16.4.07

A ruralidade lusitana redefinida

De tempos em tempos, retalhos do noticiário local. Na semana passada, Ponte de Lima fez cara feia aos forasteiros descuidados com o lixo nas ruas e jardins. Ontem: Chaves levanta autos de contra-ordenação a quem fizer passear cães sem trela, ou deixar as galinhas à solta na rua, ou tiver a ousadia de furtar flores dos canteiros públicos, ou aos adolescentes que pintarem graffiti em paredes antes imaculadas. À frente do microfone, o autarca candidamente anunciou que nesta primeira fase os fiscais não vão levantar os autos de contra-ordenação. Primazia à função pedagógica.
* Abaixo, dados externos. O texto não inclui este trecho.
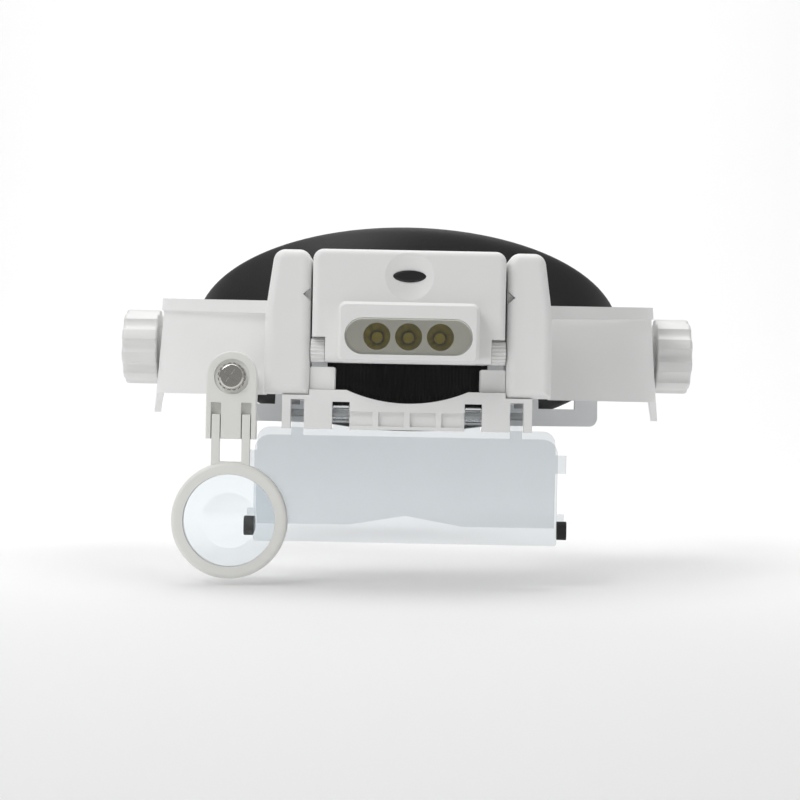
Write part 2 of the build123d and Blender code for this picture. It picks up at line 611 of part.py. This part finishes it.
def loupe_lens():
    """Round magnifying lens: a thin rim with a dome on either side."""
    seat = (RING_Y0 + RING_Y1) / 2 - 0.58
    lens = rod_y(15.9, seat, seat + 1.2, LOUPE_X, RING_Z)
    for face_y, centre_y in ((seat, DOME_R - DOME_RISE), (seat + 1.2, DOME_RISE - DOME_R)):
        ball = Pos(LOUPE_X, face_y + centre_y, RING_Z) * Sphere(DOME_R)
        lens += ball & rod_y(15.0, face_y - 2, face_y + 2, LOUPE_X, RING_Z) & rod_y(15.0, seat - 2, seat + 3.2,
                                                                                    LOUPE_X, RING_Z)
    return lens


def loupe_retainer():
    """Thin ring that holds the lens in its frame."""
    seat = (RING_Y0 + RING_Y1) / 2 + 0.65
    ring = rod_y(15.95, seat, seat + 0.9, LOUPE_X, RING_Z)
    return ring - rod_y(15.05, -130, -110, LOUPE_X, RING_Z)


# Assembly ---------------------------------------------------------------------------------------
shell = visor_shell()

nodes = {
    "band_frame": band_frame(),
    "forehead_pad": forehead_pad(),
    "rear_housing": rear_housing(),
    "housing_plate": housing_plate(),
    "housing_screws": housing_screws(),
    "rear_pad": rear_pad(),
    "rear_dial": rear_dial(),
    "left_rear_strap": rear_strap(-1),
    "right_rear_strap": rear_strap(1),
    "visor_shell": shell,
    "tower_screws": tower_screws(),
    "lens_carrier": lens_carrier(),
    "carrier_screws": carrier_screws(),
    "lens_pins": lens_pins(),
    "front_lens": front_lens(),
    "lens_bumpers": lens_bumpers(),
    "rear_lens": rear_lens(),
    "lamp_case": lamp_case(),
    "battery_cover": battery_cover(),
    "lamp_pins": lamp_pins(),
    "led_board": led_board(),
    "leds": leds(),
    "reflector": reflector(),
    "lamp_window": lamp_window(),
    "battery_cells": battery_cells(),
    "battery_contacts": battery_contacts(),
    "power_button": power_button(),
    "push_switch": push_switch(),
    "loupe_post": loupe_post(shell),
    "loupe_bracket": loupe_bracket(),
    "loupe_screw": loupe_screw(),
    "loupe_washer": loupe_washer(),
    "loupe_frame": loupe_frame(),
    "loupe_lens": loupe_lens(),
    "loupe_retainer": loupe_retainer(),
}

for name, builder in {
    "strap_keeper": strap_keeper,
    "pivot_bolt": pivot_bolt,
    "friction_washer": friction_washer,
    "knob_washer": knob_washer,
    "tilt_knob": tilt_knob,
    "knob_insert": knob_insert,
    "tower_cover": tower_cover,
    "latch_block": latch_block,
    "ratchet_hub": ratchet_hub,
}.items():
    right = builder()
    nodes["right_" + name] = right
    nodes["left_" + name] = flipped(right)

for name, shape in nodes.items():
    save(name, shape)
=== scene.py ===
"""Head visor magnifier: finishes, soft pads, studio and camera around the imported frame."""

import json
import logging
import math
from dataclasses import dataclass, field
from enum import Enum

import bmesh
import bpy
from mathutils import Matrix, Vector

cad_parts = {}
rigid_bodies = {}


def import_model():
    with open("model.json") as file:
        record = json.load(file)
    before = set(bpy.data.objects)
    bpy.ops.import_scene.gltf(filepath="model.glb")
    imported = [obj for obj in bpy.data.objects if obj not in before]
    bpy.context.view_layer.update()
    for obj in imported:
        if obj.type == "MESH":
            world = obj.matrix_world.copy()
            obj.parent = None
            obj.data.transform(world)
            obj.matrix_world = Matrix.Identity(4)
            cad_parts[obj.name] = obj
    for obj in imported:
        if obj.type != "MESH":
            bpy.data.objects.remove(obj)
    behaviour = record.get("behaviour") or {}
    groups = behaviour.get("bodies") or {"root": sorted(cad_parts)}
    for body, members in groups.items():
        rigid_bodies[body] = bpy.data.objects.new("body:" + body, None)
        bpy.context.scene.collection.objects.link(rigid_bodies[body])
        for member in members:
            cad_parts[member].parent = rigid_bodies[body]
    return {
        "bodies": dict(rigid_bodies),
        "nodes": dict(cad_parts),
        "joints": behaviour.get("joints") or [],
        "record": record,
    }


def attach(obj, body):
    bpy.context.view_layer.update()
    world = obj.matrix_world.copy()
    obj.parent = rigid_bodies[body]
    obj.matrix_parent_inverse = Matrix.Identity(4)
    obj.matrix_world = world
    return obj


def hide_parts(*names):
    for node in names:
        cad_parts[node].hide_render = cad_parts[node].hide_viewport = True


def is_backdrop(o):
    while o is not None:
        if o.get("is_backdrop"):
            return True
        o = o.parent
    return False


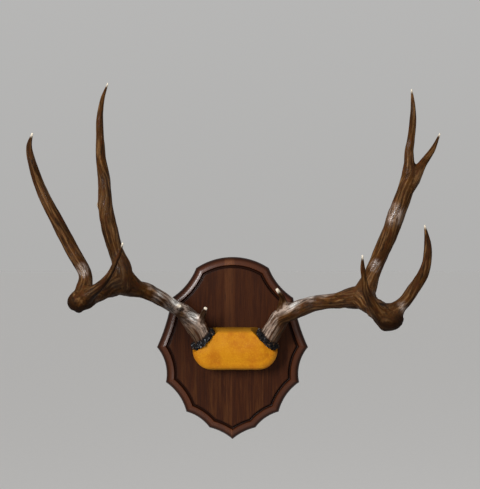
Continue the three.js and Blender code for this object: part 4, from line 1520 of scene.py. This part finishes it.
def screw_tree():
    """A threaded screw at every point of the carrier, driven in towards -Y."""
    lengths = ("Thread Length", "Shank Radius", "Thread Height", "Pitch", "Thread Start")
    inputs = [("Blank", "NodeSocketObject", None), ("Material", "NodeSocketMaterial", None)]
    inputs += [(label, "NodeSocketFloat", 2 * MM) for label in lengths]
    tree, given, output = geometry_tree("Driven Screws", inputs)
    blank = node(tree, "GeometryNodeObjectInfo", {"Object": given["Blank"]})
    turns = node(tree, "ShaderNodeMath", {0: given["Thread Length"], 1: given["Pitch"]}, operation="DIVIDE")
    helix_inputs = {
        "Resolution": 14,
        "Rotations": turns.outputs[0],
        "Start Radius": given["Shank Radius"],
        "End Radius": given["Shank Radius"],
        "Height": given["Thread Length"],
    }
    helix = node(tree, "GeometryNodeCurveSpiral", helix_inputs)
    ridge = {"Resolution": 3, "Radius": given["Thread Height"]}
    edge = node(tree, "GeometryNodeCurvePrimitiveCircle", ridge)
    sweep = {"Curve": helix.outputs[0], "Profile Curve": edge.outputs["Curve"], "Fill Caps": True}
    thread = node(tree, "GeometryNodeCurveToMesh", sweep)
    start = node(tree, "ShaderNodeCombineXYZ", {1: given["Thread Start"]})
    set_back = node(tree, "ShaderNodeVectorMath", {0: start.outputs[0], "Scale": -1.0}, operation="SCALE")
    towards_room = {"Translation": set_back.outputs[0], "Rotation": (math.pi / 2, 0, 0)}
    driven = node(tree, "GeometryNodeTransform", {"Geometry": thread.outputs[0], **towards_room})
    whole = node(tree, "GeometryNodeJoinGeometry")
    tree.links.new(blank.outputs["Geometry"], whole.inputs[0])
    tree.links.new(driven.outputs[0], whole.inputs[0])
    places = node(tree, "GeometryNodeMeshToPoints", {"Mesh": given["Geometry"]})
    copies = {"Points": places.outputs[0], "Instance": whole.outputs[0]}
    screws = node(tree, "GeometryNodeInstanceOnPoints", copies)
    close_tree(tree, screws.outputs[0], given["Material"], output[0])
    return tree


def screw_blank(screw):
    """A countersunk screw without its thread, at the middle of the wall side, with a cross recess."""
    head, high, shank = screw["head"] / 2, screw["head_height"], screw["shank"] / 2
    core = shank * CORE_SHARE
    sunk, tip = screw["sunk"], screw["length"]
    profile = [(head - HEAD_SOFTNESS, sunk), (head, sunk + HEAD_SOFTNESS), (head, sunk + HEAD_RIM)]
    profile += [(shank, high), (shank, high + NECK / 2), (core, high + NECK)]
    profile += [(core, tip - 2 * shank), (core * POINT_SHARE, tip)]
    arm, across = head * RECESS["arm"], head * RECESS["across"]
    cutters = []
    for wide, tall in ((across, arm), (arm, across)):
        block = [(x * wide / 2, z * tall / 2) for x, z in ((-1, -1), (1, -1), (1, 1), (-1, 1))]
        taper = [(x * RECESS["taper"], z * RECESS["taper"]) for x, z in block]
        depth = sunk + high * RECESS["depth"]
        cutters.append(stacked("recess", [(block, sunk - PROUD), (block, sunk), (taper, depth)]))
    mesh = carve("screw", bar("screw", 0, 0, profile), cutters)
    shade(mesh, 35)
    return mesh


def driven_screws(name, screw, places, settings, material, stands_for):
    spots = mesh_of("screw places", [tuple(place(x, 0, z)) for x, z in places], [])
    blank = object_of("screw blank", screw_blank(screw))
    thread_start = screw["head_height"] + NECK
    values = {
        "Blank": blank,
        "Thread Length": (screw["length"] - thread_start - screw["shank"]) * MM,
        "Shank Radius": screw["shank"] / 2 * CORE_SHARE * MM,
        "Thread Height": settings.thread_height,
        "Pitch": screw["shank"] * PITCH_SHARE * MM,
        "Thread Start": thread_start * MM,
        "Material": material,
    }
    mesh = grow(name, object_of("screw places", spots), screw_tree(), values)
    bpy.data.objects.remove(blank)
    return finish_piece(name, mesh, material, stands_for)


def make_hanger_plate():
    """The keyhole plate with its screw holes and softened edges."""
    near, far = HANGER["sunk"], HANGER["sunk"] + HANGER["thickness"]
    blank = round_ended("plate", HANGER["z"], HANGER["width"], HANGER["height"], near, far, steps=24)
    holes = [screw_hole(x, z, HANGER_SCREW) for x, z in HANGER_SCREWS]
    carrier = object_of("plate", carve("plate", blank, [*keyhole_cutters(-PROUD, far + PROUD), *holes]))
    soft = {"width": PLATE_SOFTNESS * MM, "segments": 2, "angle_limit": math.radians(50)}
    modify(carrier, "BEVEL", limit_method="ANGLE", **soft)
    mesh = plain_copy(carrier, "plate")
    shade(mesh, 40)
    return mesh


class TROPHY_OT_hardware(bpy.types.Operator):
    """Fits the keyhole plate and the four screws into the back"""

    bl_idname = "trophy.hardware"
    bl_label = "Hanger and Screws"

    def execute(self, context):
        settings = context.scene.trophy_hardware
        zinc = zinc_finish(settings)
        finish_piece("keyhole_plate", make_hanger_plate(), zinc, ["hanger_plate"])
        skull_nodes = ["skull_screw_left", "skull_screw_right"]
        hanger_nodes = ["hanger_screw_lower", "hanger_screw_upper"]
        driven_screws("skull_screws", SKULL_SCREW, SKULL_SCREWS, settings, zinc, skull_nodes)
        driven_screws("hanger_screws", HANGER_SCREW, HANGER_SCREWS, settings, zinc, hanger_nodes)
        return {"FINISHED"}


# ------------------------------------------------------------------ stage

def area_light(name, light, watts):
    lamp = bpy.data.lights.new(name, "AREA")
    lamp.spread = light["spread"]
    lamp.shape = "RECTANGLE"
    lamp.size, lamp.size_y = light["size"]
    lamp.energy = watts
    made = object_of(name, lamp)
    made.location = light["place"]
    made.rotation_euler = (Vector(LIT_POINT) - Vector(light["place"])).to_track_quat("-Z", "Y").to_euler()
    return made


def surroundings(settings):
    """Soft light from all round, brighter from above. At the horizon it is as light as the far floor."""
    world = bpy.data.worlds.new("surroundings")
    world.use_nodes = True
    tree = world.node_tree
    direction = node(tree, "ShaderNodeTexCoord").outputs["Generated"]
    height = node(tree, "ShaderNodeSeparateXYZ", {0: direction}).outputs[2]
    shades = {0: height, 6: (*settings.horizon, 1), 7: (*settings.overhead, 1)}
    mixer = node(tree, "ShaderNodeMix", shades, data_type="RGBA")
    tree.links.new(mixer.outputs[2], tree.nodes["Background"].inputs["Color"])
    return world


class TROPHY_OT_stage(bpy.types.Operator):
    """Sets up the pale floor, the soft lights and the camera"""

    bl_idname = "trophy.stage"
    bl_label = "Stage"

    def execute(self, context):
        settings = context.scene.trophy_stage
        corners = [(-1, -1), (1, -1), (1, 1), (-1, 1)]
        points = [(x * FLOOR_REACH, y * FLOOR_REACH, -settings.floor_drop) for x, y in corners]
        floor = object_of("floor", mesh_of("floor", points, [(0, 1, 2, 3)]))
        floor.data.materials.append(floor_finish(settings))
        context.scene.world = surroundings(settings)
        area_light("key light", KEY_LIGHT, settings.key_power)
        area_light("fill light", FILL_LIGHT, settings.fill_power)
        camera = object_of("camera", bpy.data.cameras.new("camera"))
        camera.data.sensor_fit = "AUTO"
        camera.data.sensor_width = SENSOR
        camera.data.lens = SENSOR * FOCAL_PIXELS / IMAGE_HEIGHT
        camera.data.clip_end = CLIP_END
        camera.location = Vector(CAMERA_PLACE) * MM
        camera.rotation_euler = (math.pi / 2, 0, 0)
        context.scene.camera = camera
        context.scene.view_settings.view_transform = "Standard"
        return {"FINISHED"}


class TROPHY_PT_trophy(bpy.types.Panel):
    """Lists the pieces of the trophy with their settings"""

    bl_label = "Mounted Antlers"
    bl_space_type = "VIEW_3D"
    bl_region_type = "UI"
    bl_category = "Antlers"

    def draw(self, context):
        for operator, group, _ in PIECES:
            box = self.layout.box()
            box.operator(operator.bl_idname)
            settings = getattr(context.scene, group)
            for key in settings.bl_rna.properties.keys():
                if key not in ("rna_type", "name"):
                    box.prop(settings, key)


PIECES = [
    (TROPHY_OT_stage, "trophy_stage", StageSettings),
    (TROPHY_OT_shield, "trophy_walnut", WalnutSettings),
    (TROPHY_OT_skull_cap, "trophy_leather", LeatherSettings),
    (TROPHY_OT_antlers, "trophy_antlers", AntlerSettings),
    (TROPHY_OT_hardware, "trophy_hardware", HardwareSettings),
]


def register():
    for operator, group, settings in PIECES:
        bpy.utils.register_class(settings)
        bpy.utils.register_class(operator)
        setattr(bpy.types.Scene, group, PointerProperty(type=settings))
    bpy.utils.register_class(TROPHY_PT_trophy)


def unregister():
    bpy.utils.unregister_class(TROPHY_PT_trophy)
    for operator, group, settings in reversed(PIECES):
        delattr(bpy.types.Scene, group)
        bpy.utils.unregister_class(operator)
        bpy.utils.unregister_class(settings)


def main():
    register()
    bpy.ops.trophy.stage()
    bpy.ops.trophy.shield()
    bpy.ops.trophy.skull_cap()
    bpy.ops.trophy.antlers()
    bpy.ops.trophy.hardware()


if __name__ == "__main__":
    main()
O povo que aprenda os novos hábitos da urbanidade, sob o cutelo da multa futura.

A reportagem vinha embelezada por umas imagens tão típicas do Portugal profundo: as pedras rugosas de uma aldeia transmontana eram o lastro dos galináceos que povoavam a rua, andarilhos de um lado para o outro com as suas cristas altaneiras e o cacarejar irritante. Doravante terão que ficar aprisionados, os galináceos. Dentro de currais a preceito. Como o estão porcos, cavalos e gado bovino. O sinal de mudança vem quebrar as sagradas tradições que são o substrato da portugalidade ancestral. Há nos usos animais a revelação da têmpera dos povos. Se na Índia as vacas povoam as ruas em indiferente convívio com as gentes, nas ruelas do Portugal perdido são as galinhas que pisam os terrenos da liberdade. Só falta sagrar as galinhas no mesmo altar em que os indianos colocam as vacas.

O que me inquieta mesmo é o enésimo acto de engenharia social esquadrinhado dos gabinetes de consultores que se fazem bacharéis na grande cidade e depois acampam na província. Estes engenheiros sociais dão o seu melhor no afã de exportarem hábitos urbanos para a longínqua província. O que é rural transforma-se, molda-se à modernidade com sinais urbanos. Um ditame dos novos tempos, a que velhos desterrados no campo silvestre são obrigados, em fase terminal de vida, a adaptar.

Confesso que sou apanhado num remoinho de contradições. Se, por um lado, acho lamentável que os autarcas gastem tempo precioso a congeminarem políticas repressivas dos costumes, por outro lado não há nada que me vincule ao conservadorismo da ruralidade de antanho. Essa ruralidade que começa a ser destruída traz desidentificação pessoal. Poderei arrastar a factura de rapaz citadino para me sentir desconfortável com os resíduos de ruralidade que desfilam diante dos olhos, quando de visita ao Portugal distante. A imagem das galinhas em demanda histérica pelas pedras da calçada, empestando as ruas com os seus dejectos, explica muito da minha dança descompassada com a ruralidade.

Não sei onde me hei-de colocar ao tomar conhecimento desta absurda iniciativa do município de Chaves. Deveria ficar contente. Há traços dessa ruralidade, que deprime o Portugal ainda tão preso ao atavismo, que são apagados do mapa se as contra-ordenações forem passadas a eito. Não posso concordar, contudo, com o passo mágico de engenharia social que o permita. Custa-me a aceitar que mudanças deste alcance se façam por lei. Devem ser espontâneas. Como espontâneas foram sendo transformações de hábitos das pessoas: o banho é o melhor exemplo que me recordo.

O espartilho das contradições coloca-me numa encruzilhada de onde não consigo sair. Se não me revejo na ruralidade impregnada, o vencimento desta engenharia social que asperge a província com toques mágicos de modernidade é desconfortável por destruir essa ruralidade de que não gosto. Se a moda pega, um dia destes os fiscais das câmaras remotas farão incursões nas freguesias rurais, perseguindo as velhinhas que ostentam farfalhudo buço, ou as velhinhas que teimam em trajar luto quando os maridos feneceram há longos anos, ou os piqueniques que devolvem a alegria prazenteira de fim-de-semana ao povo trabalhador, ou o hediondo folclore que liberta o espírito do povo embriagado. Como já proibiriam os garrafões de cinco litros, esse ícone da nacionalidade.

E se tudo isto vier a ser proibido, fico contristado: porque desaparecem vestígios da ruralidade em que não me revejo. Eliminados vestígios da antítese do que sou. O que me amotina, pois muito do que somos constrói-se pela desidentificação com o que não gostamos.